Summary
Aim
This study assesses three possible reasons for the decrease in sexual assault clear-up rates:
(1) changes in the time taken by police to clear sexual assault incidents;
(2) changes to the definition of what constitutes a ‘cleared’ sexual assault incident; and
(3) changes in the number (and proportion) of cases where police are able to lay criminal charges.
Abstract
The proportion of sexual assault incidents recorded by the NSW Police Force as ‘cleared’ or ‘partially cleared’ fell from 63 per cent in 1995 to 28 per cent in 2006. This study assesses three possible reasons for the decrease:
(1) changes in the time taken by police to clear sexual assault incidents;
(2) changes to the definition of what constitutes a ‘cleared’ sexual assault incident; and
(3) changes in the number (and proportion) of cases where police are able to lay criminal charges.

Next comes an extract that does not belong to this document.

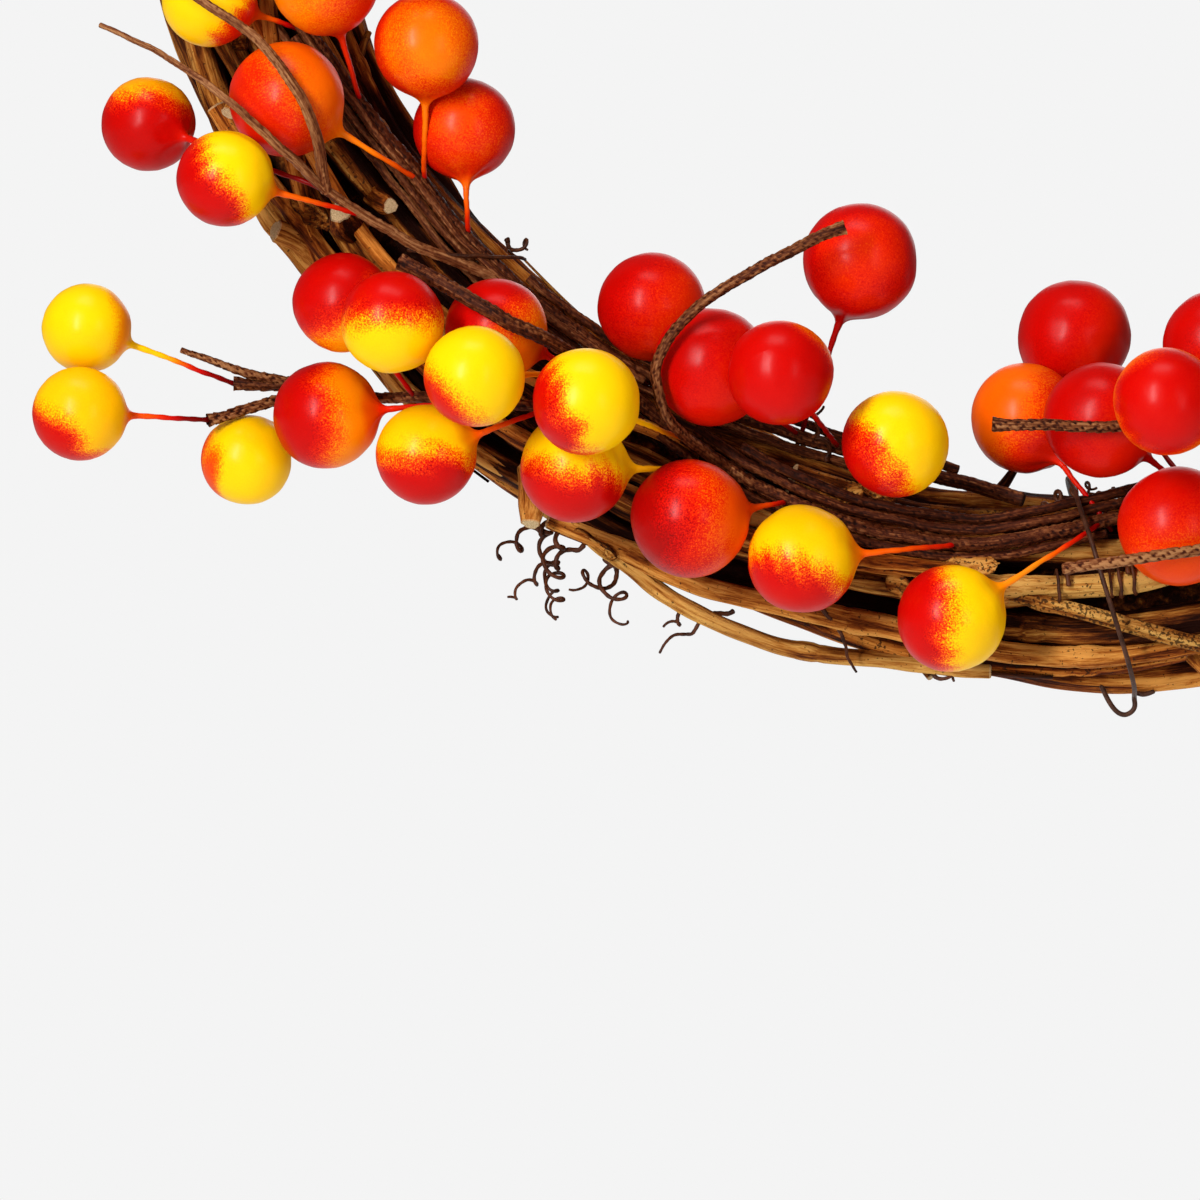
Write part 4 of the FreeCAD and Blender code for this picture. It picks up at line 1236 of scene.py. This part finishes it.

There is no evidence to support the first of these possibilities, very little evidence for the second, but considerable evidence for the third. While it is not possible to give any definitive explanation for the fall in the number (and proportion) of cases where police are able to lay charges, the most plausible reason is that the profile of sexual assault cases coming to police attention has shifted in a way that makes victims less willing or less likely to give evidence against suspected offenders. The changes in offence profile that are consistent with this interpretation include statistically significant decreases in the proportion of incidents involving physical injury, weapon use and co-occurring offences and a significant increase in the proportion of incidents where the victim and offender were known to one another.